And yet, I'm also taken aback by the overdramatic opposition to the law, and I think suspicions that its critics' endgame is to dismantle much more than Obamacare are well-founded.

At the very least, I'd like to see some intellectual humility—from both the left and right—on the question of whether the individual mandate is constitutional. In the Yale Law Journal, for example, Andrew Koppelman sidesteps the economic activity/inactivity controversy by calling it an "interesting semantic question" that "does not matter." What matters is that Congress identified a legitimate end—that is, ensuring all citizens have access to healthcare—and the Constitution empowers Congress to do all that's "Necessary and Proper" to achieve that end.

[See a collection of political cartoons on healthcare.]

Koppelman writes:

If locking up mail robbers is no part of the operation of a post office, then an attempt to do that under the Necessary and Proper Clause is equally offensive to the Constitution. If growing marijuana for one's own consumption is not regulable economic activity, then it too is immune from federal law.
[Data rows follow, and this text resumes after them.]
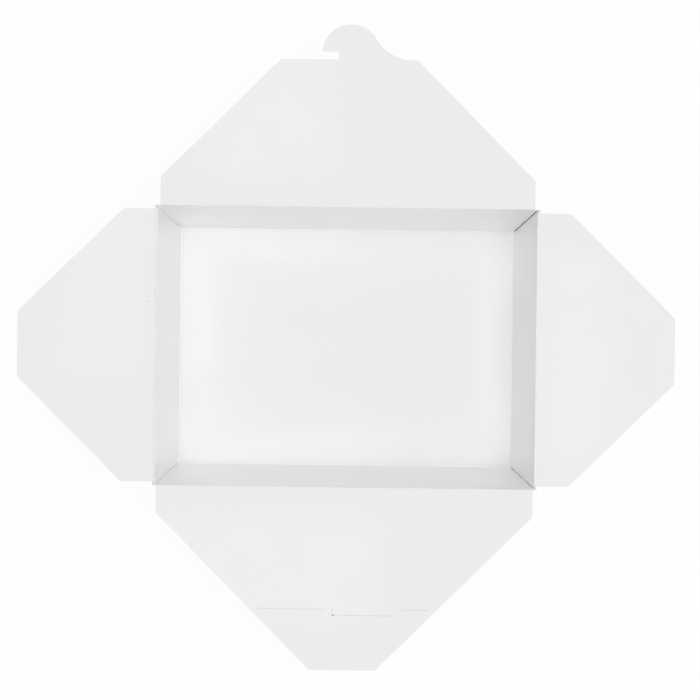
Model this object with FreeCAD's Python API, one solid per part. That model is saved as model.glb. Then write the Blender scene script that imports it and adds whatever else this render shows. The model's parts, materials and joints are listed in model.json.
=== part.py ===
"""Folded takeout food box of coated paperboard, open, with four closing flaps. Millimetres.

The tray is one folded sheet: a base, four leaning walls and, at each corner, a web that is folded
back in two layers on the outside of the end wall, so that no corner has a cut and none leaks.
Each closing flap turns on the fold at its wall's rim. Two plain flaps come in from the ends, the
slit flap lies on them, and the hook flap lies on top, where its hook catches in the slit.

Origin at the middle of the base's underside, +Z up, +X along the box towards its right end,
+Y towards the wall that carries the hook flap.
"""

import FreeCAD
import Part
import math
import os

# The tray, as a closed box of this kind is sold
base_length = 196.85
base_width = 139.7
rim_length = 215.9
rim_width = 158.75
depth = 47.6
board = 0.46

# Room between layers of board
fold_gap = 0.08
seam_gap = 0.10
hinge_gap = 0.15
stack_gap = 0.10

# The two end flaps
end_flap_length = 78.4
end_flap_inset = 2.0
end_flap_side = 19.0
end_flap_tip = 37.1
end_flap_radius = 3.0

# The slit flap
slit_flap_length = 103.4
slit_flap_inset = 1.2
slit_flap_side = 15.4
slit_flap_tip = 37.2
slit_flap_radius = 3.0
score_from_rim = 68.9
score_width = 97.0
score_radius = 0.3
score_depth = 0.12
slit_left = -5.9
slit_right = 29.6
slit_drop = 3.4
slit_corner = 1.2
slit_kerf = 0.3
score_to_slit = 4.2

# The hook flap
hook_flap_length = 83.4
hook_flap_inset = 1.75
hook_flap_side = 15.8
hook_flap_shoulder = 77.6
hook_flap_radius = 1.5
hook_reach = 103.4
hook_head_radius = 16.5
hook_head_offset = 0.9
hook_sweep_radius = 24.2
notch_mouth = 4.8
notch_root = 4.4
notch_end = -5.9
notch_top_radius = 1.2
notch_bottom_radius = 1.7
barb_radius = 0.4

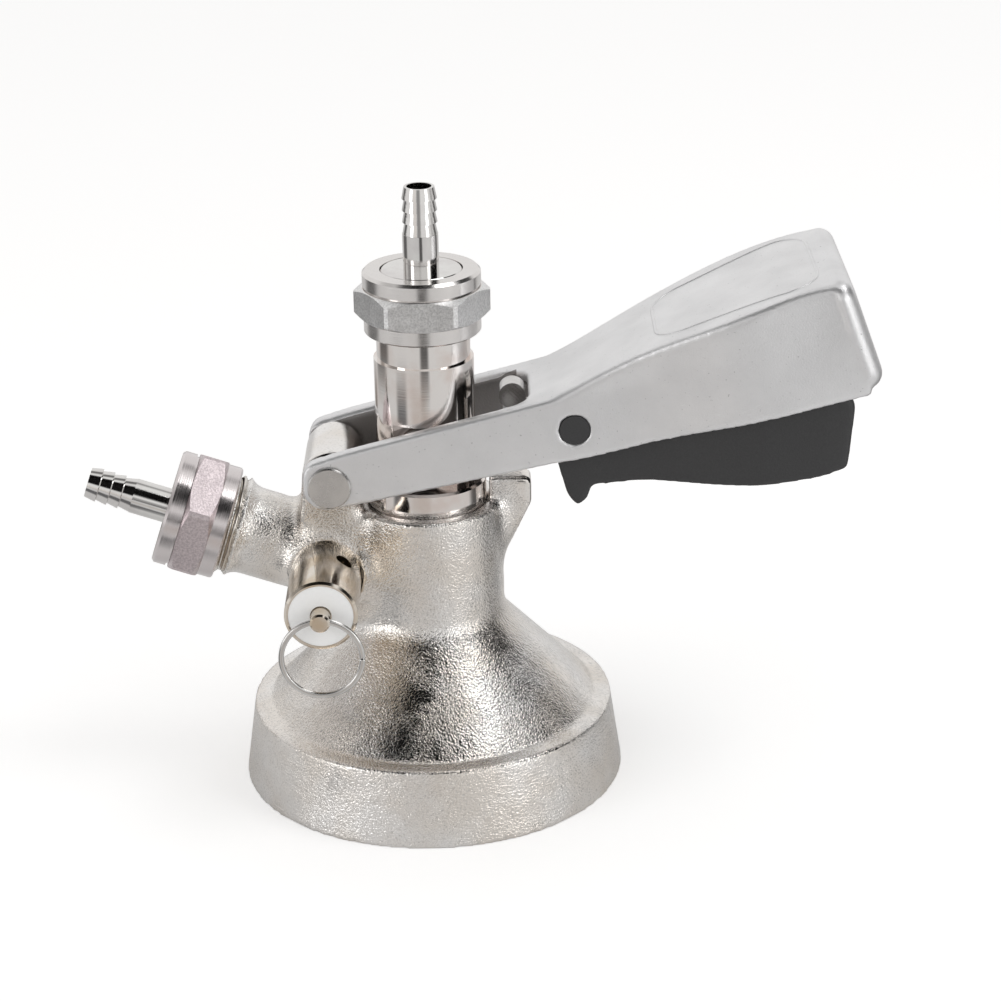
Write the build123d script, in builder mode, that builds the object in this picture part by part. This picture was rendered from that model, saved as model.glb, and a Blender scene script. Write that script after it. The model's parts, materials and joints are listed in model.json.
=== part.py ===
"""Keg coupler with a bayonet bell, a lever-driven probe, two hose unions and a relief valve.

Millimetres, +Z up.  The origin is the centre of the bell's mouth, which rests on the plane Z = 0.
The lever handle points to +X, the gas inlet to -X and the relief valve to -Y.
"""
import os
from math import acos, cos, degrees, hypot, radians, sin, sqrt, tan

from build123d import *

# ---------------------------------------------------------------- clearances
running_gap = 0.05        # radial, a shaft or pin that turns or slides in its hole
fixed_gap = 0.02          # radial, pieces that are pressed or screwed into one another
free_gap = 0.3            # between faces that pass one another

# ---------------------------------------------------------------- bell and neck
rim_radius = 42.5
rim_height = 17.0
rim_top_radius = 40.0
rim_ledge = 3.6
rim_edge_round = 1.2
cone_base_height = 17.4
neck_radius = 16.5
neck_root_height = 38.2   # where the cone would meet the neck without its blend
neck_root_round = 7.0
neck_top = 64.3
neck_edge_round = 2.0
cone_base_round = 1.0
mouth_radius = 37.5
mouth_depth = 4.0
bell_wall = 4.0
bell_ceiling = 24.0
ceiling_radius = 21.0
lug_count = 3
lug_arc = 46.0
lug_reach = 3.6
lug_thickness = 5.0

# ---------------------------------------------------------------- probe
piston_radius = 13.0
piston_bottom = 57.5
piston_top = 69.6
piston_bore_bottom = 50.8
sleeve_radius = 10.8
slot_top = 84.2
flat_distance = 8.5
sleeve_top = 97.1
thread_relief_radius = 10.1
thread_relief_length = 6.0
thread_radius = 11.3
probe_top = 110.0
stem_radius = 8.5
stem_bottom = 25.0
seal_stub_radius = 6.5
probe_bore_radius = 4.5
ball_chamber_radius = 6.2
ball_chamber_bottom = 96.0
chamber_radius = 11.5
o_ring_section = 1.3
o_ring_height = 60.5

ball_radius = 5.2
ball_gap = 0.15
ball_travel = 2.6
ball_stop_thickness = 2.4
ball_stop_rim = 1.5
ball_stop_bar = 1.6

keg_seal_outer = 16.5
keg_seal_inner = 12.0
keg_seal_bottom = 20.5
keg_seal_recess = 2.0
probe_seal_radius = 10.5
probe_seal_bottom = 19.8

# ---------------------------------------------------------------- unions
nut_length = 13.7
nut_across_flats = 25.8
nut_corner_radius = 14.6
collar_radius = 12.6
collar_length = 3.3
hex_length = 6.7
groove_length = 0.5
groove_radius = 12.2
flange_radius = 12.7
lip_thickness = 3.0
lip_bore_radius = 8.9
tail_disc_radius = 8.75
tail_flange_radius = 10.2
tail_flange_thickness = 2.0
tail_washer_thickness = 1.6
tail_washer_bore = 5.0
shank_radius = 3.84
shank_length = 7.8
barb_count = 4
barb_pitch = 2.55
barb_radius = 3.75
barb_root_radius = 3.24
tail_bore_radius = 2.65

# ---------------------------------------------------------------- gas inlet
inlet_tilt = 19.0         # degrees above the horizontal
inlet_face_x = -57.2      # outer face of the union nut, on the inlet axis
inlet_face_z = 63.2
inlet_tube_radius = 9.75
inlet_collar_radius = 10.9
inlet_collar_blend = 4.5  # radius of the hollow between the collar and the tube
inlet_thread_run = 2.6    # thread that shows behind the nut
inlet_root_length = 43.0  # from the nut's outer face back to the neck
inlet_root_blend = 16.0   # radius of the flare where the tube meets the neck
inlet_root_flare = 38.0   # degrees that the flare turns through
inlet_root_depth = 10.0   # how far the casting runs on into the neck
inlet_bore_radius = 4.0
valve_pocket_radius = 6.4
valve_pocket_depth = 15.0
valve_flange_radius = 7.4
valve_flange_thickness = 1.6
valve_length = 9.0
valve_wall = 1.2
valve_lip_width = 8.6
valve_lip_thickness = 1.6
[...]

But robbery and growing pot are actions. Such reasoning is compelling only after you've wiped your hands of the activity/inactivity distinction.

Then again, there's this from the editors of National Review:

The administration argues that an individual's decision not to purchase health insurance has an effect, however minute, on health markets nationally, and that such decisions when aggregated have a large effect. But of course the same is true of individuals' decisions to remain sedentary or eat too many sweets.

[Read the U.S. News debate: Should the Supreme Court Overturn Obama's Healthcare Law?]

This is argument is as equally glib as Koppelman's. Notice how National Review's editors assume that our hypothetical fatties are going to consume healthcare and, because of their sloth and incorrigible sweet-tooths, cost some insurance company a lot of money. This is precisely the administration's argument: Virtually everyone will receive some sort of medical attention at some point in his or her life, irrespective of whether he or she is currently enrolled in a plan.

For now, I'll leave you with a cool draft of sanity from Orin Kerr of the libertarian Volokh Conspiracy website:

I'm deeply sympathetic to the argument that current Commerce Clause doctrine gives the government too much power. At the same time, I think it's worth noting that arguments in support of the mandate do reflect a limitation on the scope of federal power: the line between regulating markets in goods and services and regulating outside of markets in goods and services. The basic idea is that Congress has Article I power to regulate markets in goods and services, as markets in goods and services are commerce. In contrast, Congress does not have have a general Article I power to regulate on subjects outside of markets in goods and services, as that is not part of commerce.

So there. Settle down, all you pocket Constitution-wielding thumbsuckers. There is no threat of unlimited police power here. What the Supreme Court has before it this week is a messy attempt to address an incredibly complex set of problems. Isn't that enough to worry about it?